#### Stored data

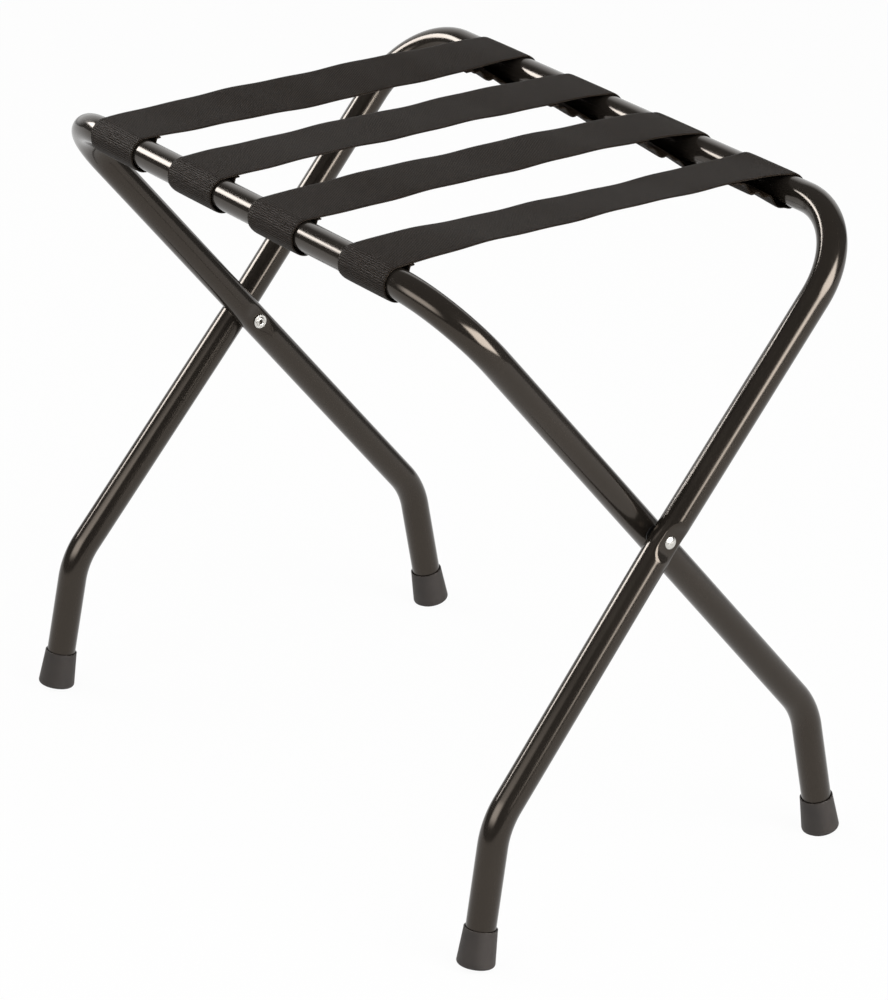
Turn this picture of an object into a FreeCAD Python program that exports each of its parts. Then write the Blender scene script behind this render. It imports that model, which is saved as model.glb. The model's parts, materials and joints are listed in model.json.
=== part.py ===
import FreeCAD, Part
import Sketcher
import math
import os

# Folding luggage bench: two crossed tube frames, four webbing straps, riveted pivots and rubber tips.
#
# Millimetres. +Z is up, +X runs along the top bars, and the origin lies on the floor midway between the feet.
# The inner frame carries the front bar (-Y) and stands on the rear feet. The outer frame carries the rear bar
# (+Y), stands on the front feet, and turns about the rivets, which lie along X through the crossing of the legs.

Vector = FreeCAD.Vector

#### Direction
Repeat the data above, word for word.

#### Answer to the exercise
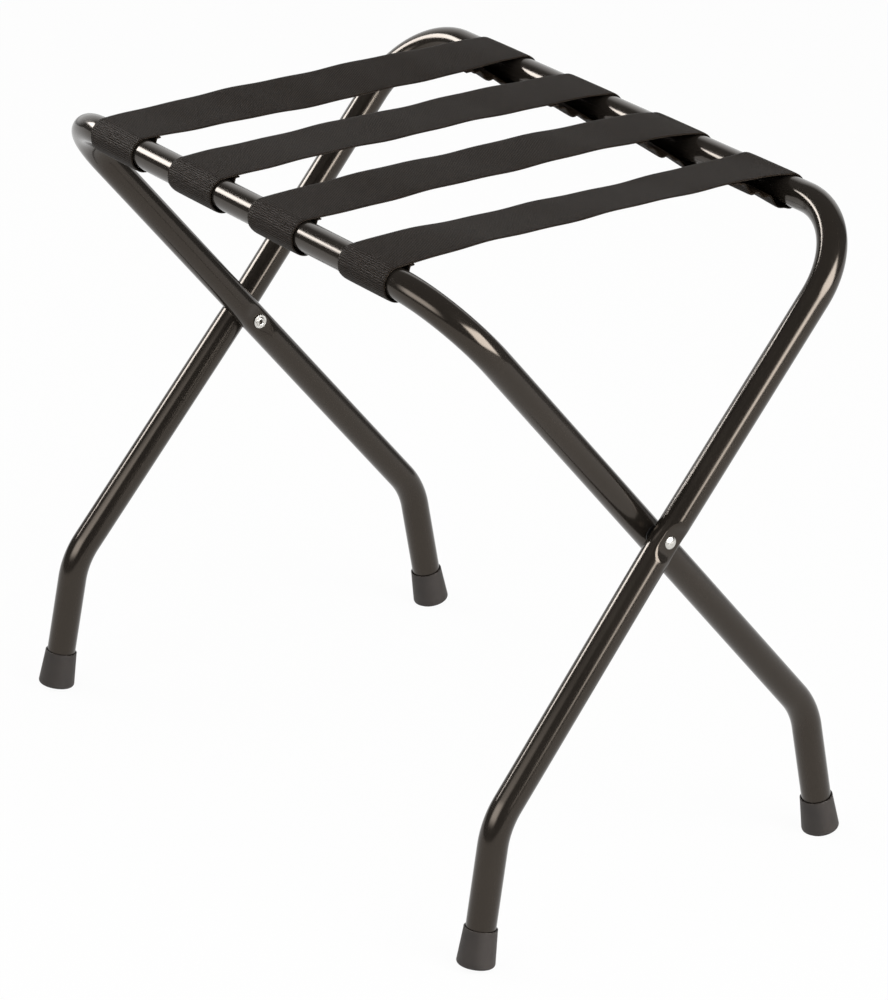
Turn this picture of an object into a FreeCAD Python program that exports each of its parts. Then write the Blender scene script behind this render. It imports that model, which is saved as model.glb. The model's parts, materials and joints are listed in model.json.
=== part.py ===
import FreeCAD, Part
import Sketcher
import math
import os

# Folding luggage bench: two crossed tube frames, four webbing straps, riveted pivots and rubber tips.
#
# Millimetres. +Z is up, +X runs along the top bars, and the origin lies on the floor midway between the feet.
# The inner frame carries the front bar (-Y) and stands on the rear feet. The outer frame carries the rear bar
# (+Y), stands on the front feet, and turns about the rivets, which lie along X through the crossing of the legs.

Vector = FreeCAD.Vector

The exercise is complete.